First you said Aion was not worth of your "games on my radar" list because it's a korean MMO and those are notorious grindfests. Which may be true for some titles, but it's definitely NOT true for Aion which is a quest-based game just as much as WoW.

Then in a second thread you simply dismissed Aion as another WoW-clone (stating the complete opposite of your first Aion thread and contradicting yourself) without even mentioning Abyss PvP, which is the main difference between Aion and WoW.

Now you launch into another tirade against Aion (again) because supposedly there's no auction house. Which is just plain incorrect, as someone else already pointed out to you.

Please, before posting about Aion again at least have the decency of playing the damn game.

There's currently a US/EU closed beta, there's going to be an OB in august, and you can still check the chinese client with a translation patch if you feel inclined.
 
Then in a second thread you simply dismissed Aion as another WoW-clone (stating the complete opposite of your first Aion thread and contradicting yourself) without even mentioning Abyss PvP, which is the main difference between Aion and WoW.

I was not talking about Aion in my post about clones, but about a very different game, which I played, and can't name due to an NDA.
 
The vendor feature has potential for greatness in another area which you did not mention. Both ways, auction house and seperate vendors have their problems.

With an auction house crafting becomes a joke. There's a list of 20 of the same item with a name and a price attached: You buy, you loot, finished. No need to familiarize yourself with the crafting scene.

Vendor driven economy means you (as in real life) need to figure out where to get your stuff. Maybe you need stuff on a regular basis so you start to develop a relationship to your favorite crafter/vendor. You build trust, you socialize.

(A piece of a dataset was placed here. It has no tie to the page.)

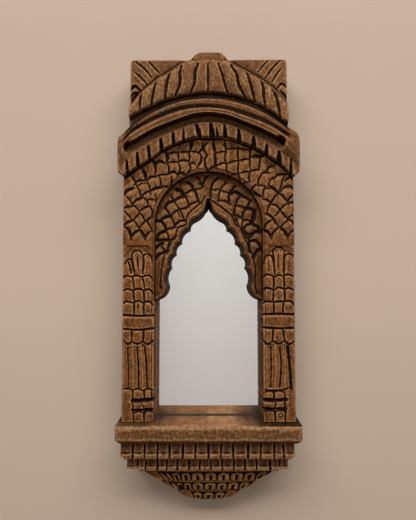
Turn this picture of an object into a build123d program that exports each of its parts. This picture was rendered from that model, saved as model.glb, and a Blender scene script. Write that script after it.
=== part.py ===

I'm not voting for any of those two, I only know how it works in WoW. But maybe the potential for being a great crafter & vendor should be explored.
 
With an auction house crafting becomes a joke. There's a list of 20 of the same item with a name and a price attached: You buy, you loot, finished. No need to familiarize yourself with the crafting scene.

That is not the fault of the auction house, but the fault of the crafting system, if it only ever produces the exactly same item with the same stats. In Star Wars Galaxies every resource had stats, and those stats and your crafting skill affected the stats of the item you produced. Thus seeking out a specific crafter who has higher skill, or puts more effort into collecting high-class crafting resources is worth it. Regardless of whether he sells his goods on the AH or in his personal shop.

And as far as I remember, SWG *did* have a centralized shop locator. Which I would say is a minimum requirement for personal shops to work.